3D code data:
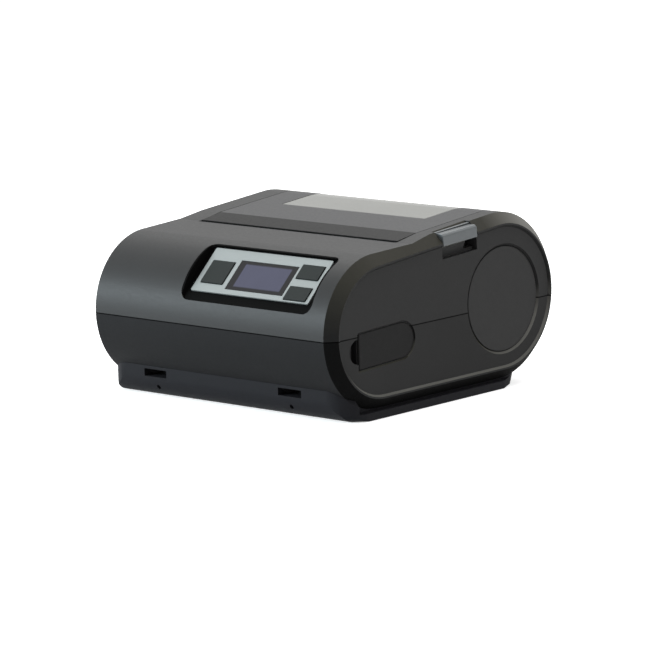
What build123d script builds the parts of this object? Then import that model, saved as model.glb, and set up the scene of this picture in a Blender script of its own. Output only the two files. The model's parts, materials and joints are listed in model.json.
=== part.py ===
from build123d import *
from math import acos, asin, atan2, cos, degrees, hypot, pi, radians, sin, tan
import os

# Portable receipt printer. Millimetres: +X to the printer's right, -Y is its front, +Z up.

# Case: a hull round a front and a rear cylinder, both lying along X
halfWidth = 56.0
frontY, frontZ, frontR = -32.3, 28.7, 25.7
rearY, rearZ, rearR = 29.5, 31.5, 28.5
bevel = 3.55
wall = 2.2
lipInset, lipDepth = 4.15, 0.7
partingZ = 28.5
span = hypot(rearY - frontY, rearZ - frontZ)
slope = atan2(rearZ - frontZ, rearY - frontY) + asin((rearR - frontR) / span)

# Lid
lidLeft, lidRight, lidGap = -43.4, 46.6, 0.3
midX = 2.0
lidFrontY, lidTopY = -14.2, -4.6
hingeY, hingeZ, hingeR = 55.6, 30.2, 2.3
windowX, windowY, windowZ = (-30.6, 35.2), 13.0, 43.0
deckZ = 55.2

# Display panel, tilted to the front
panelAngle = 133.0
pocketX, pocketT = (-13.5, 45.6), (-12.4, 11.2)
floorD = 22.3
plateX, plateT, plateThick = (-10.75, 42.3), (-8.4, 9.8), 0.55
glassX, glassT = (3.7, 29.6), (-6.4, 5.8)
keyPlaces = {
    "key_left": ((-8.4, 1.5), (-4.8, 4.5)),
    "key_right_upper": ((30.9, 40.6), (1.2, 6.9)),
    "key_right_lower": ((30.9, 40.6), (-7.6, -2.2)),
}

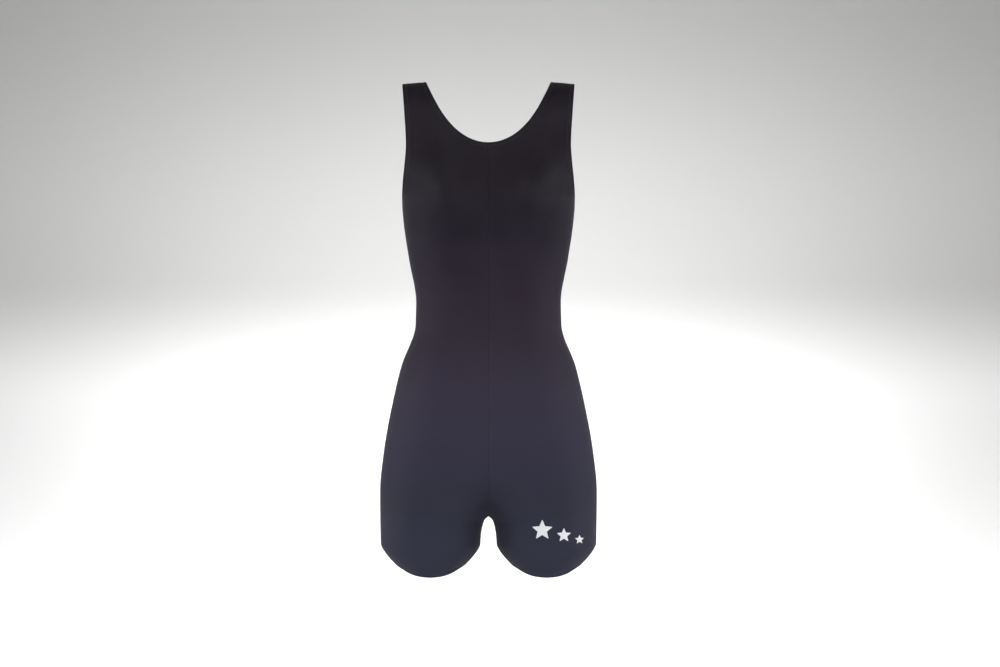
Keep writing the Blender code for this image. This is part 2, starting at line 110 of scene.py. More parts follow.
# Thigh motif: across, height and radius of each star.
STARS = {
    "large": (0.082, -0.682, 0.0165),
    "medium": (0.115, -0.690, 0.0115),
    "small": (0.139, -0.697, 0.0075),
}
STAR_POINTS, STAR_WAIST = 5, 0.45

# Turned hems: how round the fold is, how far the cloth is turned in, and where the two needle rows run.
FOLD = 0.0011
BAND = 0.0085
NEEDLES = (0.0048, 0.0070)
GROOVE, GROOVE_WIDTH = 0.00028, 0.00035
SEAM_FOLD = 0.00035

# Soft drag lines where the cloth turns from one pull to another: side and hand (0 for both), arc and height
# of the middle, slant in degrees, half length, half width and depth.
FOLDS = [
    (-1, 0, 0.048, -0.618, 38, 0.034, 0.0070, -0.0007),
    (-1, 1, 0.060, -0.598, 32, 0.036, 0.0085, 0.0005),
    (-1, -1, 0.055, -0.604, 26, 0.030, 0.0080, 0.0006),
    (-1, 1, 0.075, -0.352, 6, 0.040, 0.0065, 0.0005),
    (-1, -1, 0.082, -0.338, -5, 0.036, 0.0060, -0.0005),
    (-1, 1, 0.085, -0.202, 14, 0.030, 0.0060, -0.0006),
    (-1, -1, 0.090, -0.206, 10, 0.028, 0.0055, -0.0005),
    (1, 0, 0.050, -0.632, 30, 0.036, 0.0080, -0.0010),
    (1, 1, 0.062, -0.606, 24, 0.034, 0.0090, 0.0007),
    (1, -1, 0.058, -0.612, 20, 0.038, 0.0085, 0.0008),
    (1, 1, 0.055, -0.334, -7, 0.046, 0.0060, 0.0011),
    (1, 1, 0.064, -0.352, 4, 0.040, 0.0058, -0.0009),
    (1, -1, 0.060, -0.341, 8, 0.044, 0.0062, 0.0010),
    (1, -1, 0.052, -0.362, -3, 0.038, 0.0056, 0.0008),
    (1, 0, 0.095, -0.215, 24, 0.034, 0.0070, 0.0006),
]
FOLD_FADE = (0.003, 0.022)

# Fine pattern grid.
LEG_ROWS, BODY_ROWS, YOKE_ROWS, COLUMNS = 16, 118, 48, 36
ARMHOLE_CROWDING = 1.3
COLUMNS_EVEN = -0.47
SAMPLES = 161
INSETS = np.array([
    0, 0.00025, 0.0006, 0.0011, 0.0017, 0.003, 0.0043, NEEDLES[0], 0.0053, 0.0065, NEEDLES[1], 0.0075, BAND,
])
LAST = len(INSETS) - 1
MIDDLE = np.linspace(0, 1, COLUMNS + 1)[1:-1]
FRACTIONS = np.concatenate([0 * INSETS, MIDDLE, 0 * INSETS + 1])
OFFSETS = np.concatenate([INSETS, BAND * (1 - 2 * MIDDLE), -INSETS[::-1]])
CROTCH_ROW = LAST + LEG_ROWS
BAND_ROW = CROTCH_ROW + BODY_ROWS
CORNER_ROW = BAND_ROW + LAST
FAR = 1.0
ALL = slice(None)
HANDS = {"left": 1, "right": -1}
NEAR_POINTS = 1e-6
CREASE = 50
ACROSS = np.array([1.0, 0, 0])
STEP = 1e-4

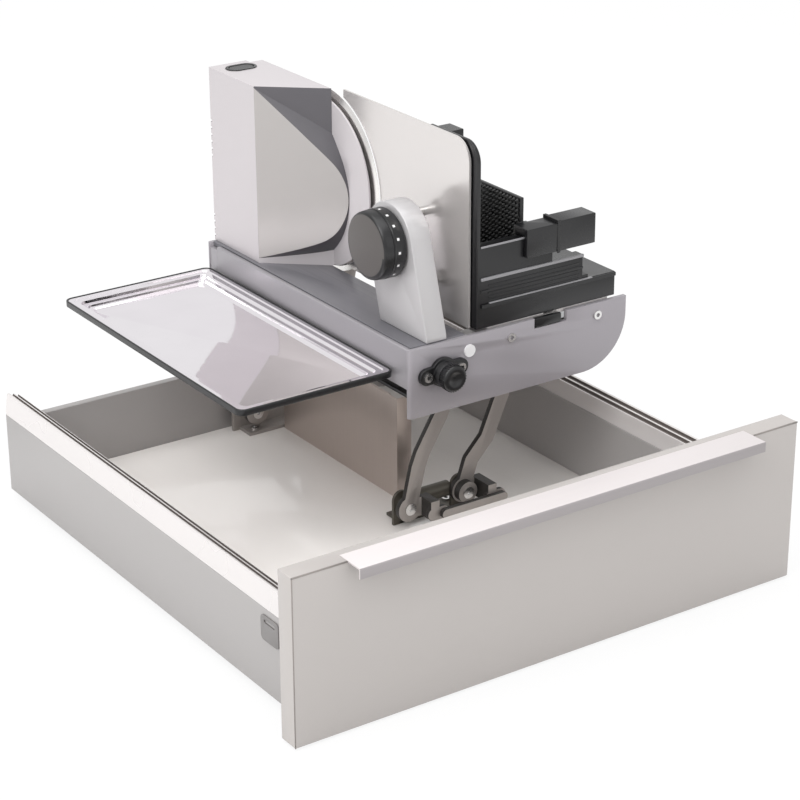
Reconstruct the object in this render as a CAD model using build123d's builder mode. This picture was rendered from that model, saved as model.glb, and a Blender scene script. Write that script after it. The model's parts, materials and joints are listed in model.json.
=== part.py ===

The request -
Within the material above, extract exactly the lines that start at the line containing "Keep writing the" and stop after the line containing "SEAM_FOLD = 0.00035", and only those.

The completed task -
Keep writing the Blender code for this image. This is part 2, starting at line 110 of scene.py. More parts follow.
# Thigh motif: across, height and radius of each star.
STARS = {
    "large": (0.082, -0.682, 0.0165),
    "medium": (0.115, -0.690, 0.0115),
    "small": (0.139, -0.697, 0.0075),
}
STAR_POINTS, STAR_WAIST = 5, 0.45

# Turned hems: how round the fold is, how far the cloth is turned in, and where the two needle rows run.
FOLD = 0.0011
BAND = 0.0085
NEEDLES = (0.0048, 0.0070)
GROOVE, GROOVE_WIDTH = 0.00028, 0.00035
SEAM_FOLD = 0.00035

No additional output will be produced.